■ Written exercise
Only one span of the listing below is wanted: the lines from the one with "speaker_leads();" through the one with "imported = [obj", reproduced exactly, both ends kept.

■ Source material
################

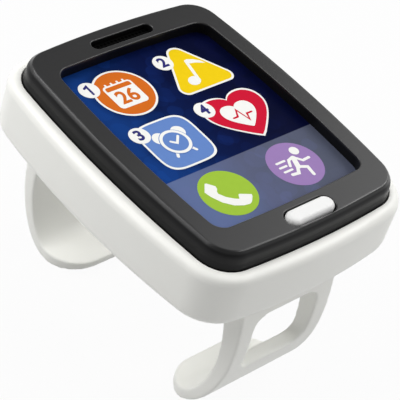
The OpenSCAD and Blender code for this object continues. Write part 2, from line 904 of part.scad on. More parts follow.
// An arm towards 12 o'clock: curved band, window, rounded tongue and a foot inside the case
module arm(curl) {
    difference() {
        intersection() {
            translate([-arm_w / 2, 0, 0])
                rotate([90, 0, 90])
                    linear_extrude(height = arm_w)
                        polygon(arm_profile(curl));
            translate([0, arm_bottom_y - curl + case_l / 2, 0])
                linear_extrude(height = top_z)
                    round_rect(arm_w, case_l, arm_corner_r);
        }
        translate([0, case_l, arm_window_z + arm_window_h / 2])
            rotate([90, 0, 0])
                linear_extrude(height = case_l)
                    round_rect(arm_window_w, arm_window_h, arm_window_r);
    }
    translate([-arm_w / 2 - neck_foot_side, neck_in - neck_foot_out, neck_foot_z])
        cube([arm_w + 2 * neck_foot_side, neck_t + 2 * neck_foot_out, neck_foot_t]);
}

module front_arm() {
    color("ivory")
        mirror([0, 1, 0])
            arm(front_tongue);
}

module rear_arm() {
    color("ivory")
        arm(rear_tongue);
}

// A bar over an arm's foot, screwed down at both ends
module clamp_at(e) {
    color([0.85, 0.85, 0.82])
        difference() {
            translate([0, e * neck_mid, clamp_z + clamp_t / 2])
                cube([2 * (clamp_screw_x + clamp_boss_r), clamp_w, clamp_t], center = true);
            for (s = [-1, 1])
                rod([s * clamp_screw_x, e * neck_mid], hole_r, clamp_z - cut, clamp_t + 2 * cut);
        }
}

module front_arm_clamp() {
    clamp_at(-1);
}

module rear_arm_clamp() {
    clamp_at(1);
}

module clamp_screws() {
    color("silver")
        for (s = [-1, 1], e = [-1, 1])
            screw_down([s * clamp_screw_x, e * neck_mid], clamp_z + clamp_t, clamp_t + clamp_screw_l);
}

case();
bezel();
screen_panel();
touch_sheet();
light_guide();
slot_grille();
home_button();
contact_pill();
button_dome();
main_board();
sound_chip();
capacitor();
led_left();
led_right();
board_screws();
speaker_frame();
speaker_cone();
speaker_magnet();
speaker_leads();
power_switch();
switch_knob();
cell_left();
cell_middle();
cell_right();
contact_plus();
contact_minus();
contact_link_top();
contact_link_door();
battery_door();
door_screws();
case_screws();
front_arm();
rear_arm();
front_arm_clamp();
rear_arm_clamp();
clamp_screws();
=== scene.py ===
import math

import bmesh
import bpy
from mathutils import Matrix, Vector


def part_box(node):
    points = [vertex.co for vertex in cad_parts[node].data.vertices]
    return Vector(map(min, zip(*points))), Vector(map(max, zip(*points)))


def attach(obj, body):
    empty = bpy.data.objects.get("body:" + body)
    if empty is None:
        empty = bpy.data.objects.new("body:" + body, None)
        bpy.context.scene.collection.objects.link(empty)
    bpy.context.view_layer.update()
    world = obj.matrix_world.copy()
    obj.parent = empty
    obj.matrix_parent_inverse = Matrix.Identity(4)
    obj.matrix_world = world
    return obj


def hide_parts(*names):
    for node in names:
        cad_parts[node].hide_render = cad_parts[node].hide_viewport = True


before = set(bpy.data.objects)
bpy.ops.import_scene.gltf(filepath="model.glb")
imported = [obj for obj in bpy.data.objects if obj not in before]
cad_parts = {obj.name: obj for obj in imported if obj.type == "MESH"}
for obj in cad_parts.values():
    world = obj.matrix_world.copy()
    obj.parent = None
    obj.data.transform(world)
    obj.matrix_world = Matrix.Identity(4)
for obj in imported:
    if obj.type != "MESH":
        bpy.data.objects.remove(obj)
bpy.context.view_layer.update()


# Case: one white moulding, a tray with a rounded rim, satin outside.
# Its underside carries the battery pocket, the arms' slots and the screw holes, and its four
# screws come up from below into the bezel's posts.

mm = 0.001


def paint(red, green, blue):
    """A colour given as it looks on a screen, 0 to 255, turned into the shader's linear values."""
    def linear(level):
        level /= 255
        return level / 12.92 if level <= 0.04045 else ((level + 0.055) / 1.055) ** 2.4
    return (linear(red), linear(green), linear(blue), 1)


class Wire:
    """A value in a finish, which takes part in sums as a number does."""

    def __init__(self, finish, socket):
        self.finish = finish
        self.socket = socket

    def __add__(self, other):
        return self.finish.sum("ADD", self, other)

    def __sub__(self, other):
        return self.finish.sum("SUBTRACT", self, other)

    def __rsub__(self, other):
        return self.finish.sum("SUBTRACT", other, self)

    def __mul__(self, other):
        return self.finish.sum("MULTIPLY", self, other)

    def __truediv__(self, other):
        return self.finish.sum("DIVIDE", self, other)

    def __gt__(self, other):
        return self.finish.sum("GREATER_THAN", self, other)

    def __lt__(self, other):
        return self.finish.sum("LESS_THAN", self, other)

    __radd__ = __add__
    __rmul__ = __mul__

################

■ Result
speaker_leads();
power_switch();
switch_knob();
cell_left();
cell_middle();
cell_right();
contact_plus();
contact_minus();
contact_link_top();
contact_link_door();
battery_door();
door_screws();
case_screws();
front_arm();
rear_arm();
front_arm_clamp();
rear_arm_clamp();
clamp_screws();
=== scene.py ===
import math

import bmesh
import bpy
from mathutils import Matrix, Vector


def part_box(node):
    points = [vertex.co for vertex in cad_parts[node].data.vertices]
    return Vector(map(min, zip(*points))), Vector(map(max, zip(*points)))


def attach(obj, body):
    empty = bpy.data.objects.get("body:" + body)
    if empty is None:
        empty = bpy.data.objects.new("body:" + body, None)
        bpy.context.scene.collection.objects.link(empty)
    bpy.context.view_layer.update()
    world = obj.matrix_world.copy()
    obj.parent = empty
    obj.matrix_parent_inverse = Matrix.Identity(4)
    obj.matrix_world = world
    return obj


def hide_parts(*names):
    for node in names:
        cad_parts[node].hide_render = cad_parts[node].hide_viewport = True


before = set(bpy.data.objects)
bpy.ops.import_scene.gltf(filepath="model.glb")
imported = [obj for obj in bpy.data.objects if obj not in before]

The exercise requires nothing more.